The Claimant had been fraudulently induced by the First Defendant to transfer to him over €2.5 million worth of Bitcoin. Forensic tracing had determined that the assets had ultimately been transferred to infrastructure associated with the Second Defendant’s currency exchange (HTX). As a centralised cryptocurrency exchange, HTX would be expected to operate under Know-Your-Customer and Anti-Money-Laundering procedures, enabling it to identify the account holder. However, HTX was on a warning list for operating without proper authorisation and was the subject of legal proceedings brought by the FCA. When the Claimant contacted HTX asking it to identify the relevant accounts, HTX was uncooperative and did not provide any meaningful assistance, even after the Claimant obtained an urgent interim order for disclosure.

Ruling

Judge Vassall-Adams KC determined that it was appropriate to grant both orders. In respect of the order for disclosure, this was made pursuant to the Court’s jurisdiction under Bankers Trust Co v Shapira [1980] 1 WLR 1274, which empowers the Court to make an order requiring a third party to provide information about a Claimant’s property or other assets. It arises where there is strong evidence that the Claimant’s property has been misappropriated and may intrude into what would otherwise be confidential customer information (Bankers Trust Co v Shapira [1980] 1 WLR 1274 at [44]). Five criteria must be satisfied (Bankers Trust at [13]-[19]):

  1. There must be good grounds for concluding that the money/assets belonged to the Claimant.
  2. There must be a real prospect that the information sought will lead to location or preservation of those assets.
  3. So far as possible, the order must be directed at uncovering particular assets and not wider than necessary.
  4. The interests of the Claimant must be balanced against possible detriment to respondent in complying, including the infringement of privacy/confidentiality.
  5. The applicant must provide undertakings to pay the expenses of respondent in complying and compensate the respondent in damages.

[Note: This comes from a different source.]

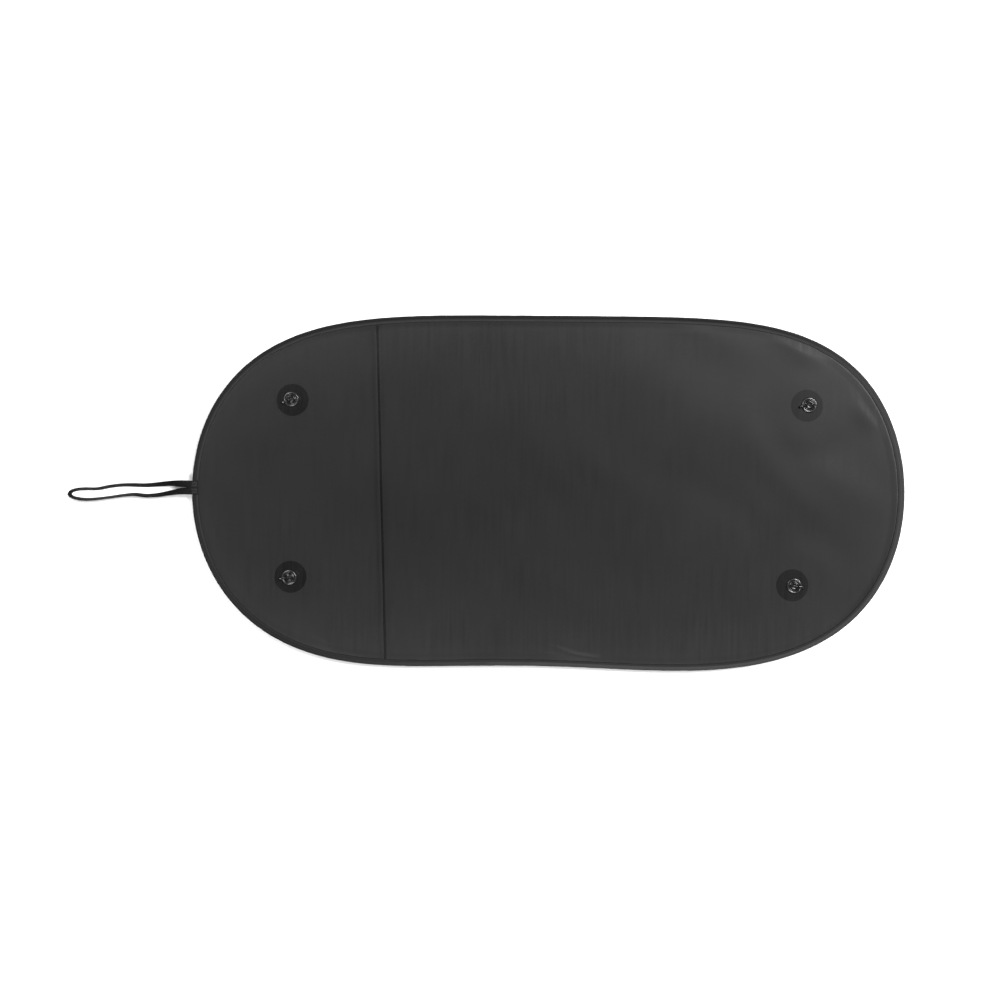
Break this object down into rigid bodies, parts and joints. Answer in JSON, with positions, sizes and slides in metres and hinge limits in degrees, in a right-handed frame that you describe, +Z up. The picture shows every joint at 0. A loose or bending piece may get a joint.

Judge Vassall-Adams KC considered that the first four criteria were easily satisfied. When it came to criterion five, the learned Judge commented that –

The Claimant has given appropriate undertakings to Huobi, although his ability to meet the financial undertakings is limited.There is authority that a freezing injunction should not be refused solely on the basis that a Claimant’s lack of means makes an undertaking of limited value, where the other criteria are satisfied: Allen & Ors v Jambo Holdings [1980] 1 WLR 1252 (CA). Given that the Claimant’s lack of means is because this fraud deprived him of his life savings, it is plainly appropriate to accept his financial undertakings even if they are of limited value.”.

Comment

Where an applicant is of limited means, it would appear that the requirement to provide an undertaking can easily become redundant. In this instance the learned Judge relied on the cause of action against the First Defendant being the reason for the Claimant’s limited financial means. When phrased in this way, the Judgment could have wider implications. In the context of personal injury, it could be argued that the cause of action has deprived the Claimant of the ability to offer a meaningful undertaking where the Claimant is no longer able to work or has had to pay for injury-related costs such as treatment, prosthetics or home adaptations.